Desde a abertura do espectro televisivo às emissoras privadas, a expressão “guerra de audiências” ganhou preponderância na comunicação social portuguesa e a luta pela liderança, em tempos monopólio da RTP e, no final dos anos 1990, com a SIC de Emídio Rangel em primeiro lugar. Seguiu-se uma ascensão meteórica da TVI sob a égide de José Eduardo Moniz a partir da viragem do século e uma liderança de 12 anos e meio até que, em Fevereiro de 2019 e depois da transferência de Cristina Ferreira para o canal da Impresa, a SIC passou para a frente com Daniel Oliveira ao leme. Entretanto, Cristina Ferreira regressa à TVI e José Eduardo Moniz reemerge para ocupar o cargo de director-geral em Fevereiro deste ano.
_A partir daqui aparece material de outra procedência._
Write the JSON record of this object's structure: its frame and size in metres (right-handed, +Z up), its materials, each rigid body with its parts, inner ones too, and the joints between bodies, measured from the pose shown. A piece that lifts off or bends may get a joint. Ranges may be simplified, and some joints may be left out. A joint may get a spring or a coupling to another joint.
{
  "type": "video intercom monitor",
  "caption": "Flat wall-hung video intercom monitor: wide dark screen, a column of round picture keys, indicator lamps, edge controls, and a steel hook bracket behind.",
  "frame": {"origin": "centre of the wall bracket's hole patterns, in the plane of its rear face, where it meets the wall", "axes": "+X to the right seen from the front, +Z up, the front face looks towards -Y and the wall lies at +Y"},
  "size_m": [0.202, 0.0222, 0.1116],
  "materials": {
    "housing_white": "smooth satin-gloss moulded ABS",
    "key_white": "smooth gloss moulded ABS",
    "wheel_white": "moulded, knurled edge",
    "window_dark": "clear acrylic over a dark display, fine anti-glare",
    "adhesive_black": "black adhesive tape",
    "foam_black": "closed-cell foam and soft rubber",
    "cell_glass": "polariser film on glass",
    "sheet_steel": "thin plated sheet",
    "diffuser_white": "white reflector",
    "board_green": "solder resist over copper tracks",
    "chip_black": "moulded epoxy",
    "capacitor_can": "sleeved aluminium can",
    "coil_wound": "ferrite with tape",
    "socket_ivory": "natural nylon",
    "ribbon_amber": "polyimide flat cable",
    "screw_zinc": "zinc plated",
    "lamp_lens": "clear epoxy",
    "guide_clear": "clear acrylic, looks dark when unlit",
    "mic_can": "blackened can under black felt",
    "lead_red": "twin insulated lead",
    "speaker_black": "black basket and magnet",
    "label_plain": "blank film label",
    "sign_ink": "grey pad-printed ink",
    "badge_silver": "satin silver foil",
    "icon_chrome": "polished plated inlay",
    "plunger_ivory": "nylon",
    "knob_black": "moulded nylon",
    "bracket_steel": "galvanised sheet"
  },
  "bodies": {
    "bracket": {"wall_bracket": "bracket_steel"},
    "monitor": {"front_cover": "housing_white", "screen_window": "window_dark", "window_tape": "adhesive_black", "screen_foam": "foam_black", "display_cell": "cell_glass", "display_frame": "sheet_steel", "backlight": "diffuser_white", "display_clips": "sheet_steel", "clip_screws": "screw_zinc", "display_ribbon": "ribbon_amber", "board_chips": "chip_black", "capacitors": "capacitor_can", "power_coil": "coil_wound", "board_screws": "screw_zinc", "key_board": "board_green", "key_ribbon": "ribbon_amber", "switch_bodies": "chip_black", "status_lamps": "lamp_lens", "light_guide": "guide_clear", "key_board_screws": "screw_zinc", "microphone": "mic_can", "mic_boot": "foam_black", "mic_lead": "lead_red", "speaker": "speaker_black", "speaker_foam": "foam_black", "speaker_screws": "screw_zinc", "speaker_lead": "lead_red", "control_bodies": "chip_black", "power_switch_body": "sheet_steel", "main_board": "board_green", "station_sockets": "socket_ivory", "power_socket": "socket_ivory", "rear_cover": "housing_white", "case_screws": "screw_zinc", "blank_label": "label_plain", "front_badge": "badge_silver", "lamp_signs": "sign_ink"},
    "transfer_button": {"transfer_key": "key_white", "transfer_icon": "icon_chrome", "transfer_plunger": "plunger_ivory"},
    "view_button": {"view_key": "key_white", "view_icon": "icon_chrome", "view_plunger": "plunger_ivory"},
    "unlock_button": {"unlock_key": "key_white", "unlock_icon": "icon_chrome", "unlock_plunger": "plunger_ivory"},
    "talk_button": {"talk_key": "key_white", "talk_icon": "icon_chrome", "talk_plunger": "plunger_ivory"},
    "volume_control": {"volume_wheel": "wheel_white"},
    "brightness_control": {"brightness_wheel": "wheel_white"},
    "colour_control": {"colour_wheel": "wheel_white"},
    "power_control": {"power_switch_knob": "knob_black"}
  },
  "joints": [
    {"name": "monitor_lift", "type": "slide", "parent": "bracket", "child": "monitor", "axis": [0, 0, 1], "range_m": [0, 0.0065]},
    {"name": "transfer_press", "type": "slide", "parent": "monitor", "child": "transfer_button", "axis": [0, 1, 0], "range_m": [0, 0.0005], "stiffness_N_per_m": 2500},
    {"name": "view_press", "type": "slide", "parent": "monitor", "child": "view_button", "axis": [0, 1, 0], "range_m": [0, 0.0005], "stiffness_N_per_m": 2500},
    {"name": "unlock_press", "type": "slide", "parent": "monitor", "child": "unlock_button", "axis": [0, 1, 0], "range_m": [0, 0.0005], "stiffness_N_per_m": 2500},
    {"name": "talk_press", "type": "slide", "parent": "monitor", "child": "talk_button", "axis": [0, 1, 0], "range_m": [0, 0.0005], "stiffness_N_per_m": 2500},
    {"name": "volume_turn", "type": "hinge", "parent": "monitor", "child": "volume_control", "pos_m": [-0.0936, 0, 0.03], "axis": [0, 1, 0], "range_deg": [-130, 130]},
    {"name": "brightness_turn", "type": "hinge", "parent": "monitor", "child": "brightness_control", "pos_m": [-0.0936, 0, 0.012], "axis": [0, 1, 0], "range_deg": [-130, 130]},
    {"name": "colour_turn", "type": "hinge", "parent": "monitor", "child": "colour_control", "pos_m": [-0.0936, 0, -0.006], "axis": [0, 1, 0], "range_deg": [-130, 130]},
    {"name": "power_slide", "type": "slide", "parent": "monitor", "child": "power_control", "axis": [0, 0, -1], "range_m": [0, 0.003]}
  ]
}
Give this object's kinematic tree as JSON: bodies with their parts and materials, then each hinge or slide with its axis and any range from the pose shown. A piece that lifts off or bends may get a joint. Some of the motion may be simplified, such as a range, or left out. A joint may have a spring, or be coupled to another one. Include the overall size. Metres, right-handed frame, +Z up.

A SIC começa com um share de 8,5% em 1992 (em apenas três meses) e em 1998 atinge os seus píncaros: 49,2% de share, quase metade do país com olhos em Carnaxide. Terminou 2021 com 19,3% de share médio e em Setembro último comemorou o seu 44.º mês na liderança.

A TVI, cujas contas começam em 20 de Fevereiro de 1993, tem como primeiro share médio 6,6% e em 2001, no ano pós-Big Brother, chega ao cume de 31,9% de share; actualmente, está nos 16,9%. A RTP perdeu a posição central que tinha na sociedade mediática portuguesa logo nos anos 1990 e agora faz as suas contas entre os 10 e os 11% de share.

Os outros elementos que competem pela atenção dos portugueses frente a um ecrã são a televisão por subscrição (vulgo, “o cabo”), o streaming pago e outros usos do aparelho como os jogos. Esses são hoje, como um todo, dominantes em relação às audiências dos canais em sinal aberto e uma tendência mundial. As audiências são determinantes para estabelecer as tabelas de preços para os anunciantes, cuja publicidade é uma importantíssima fonte de receitas dos canais privados.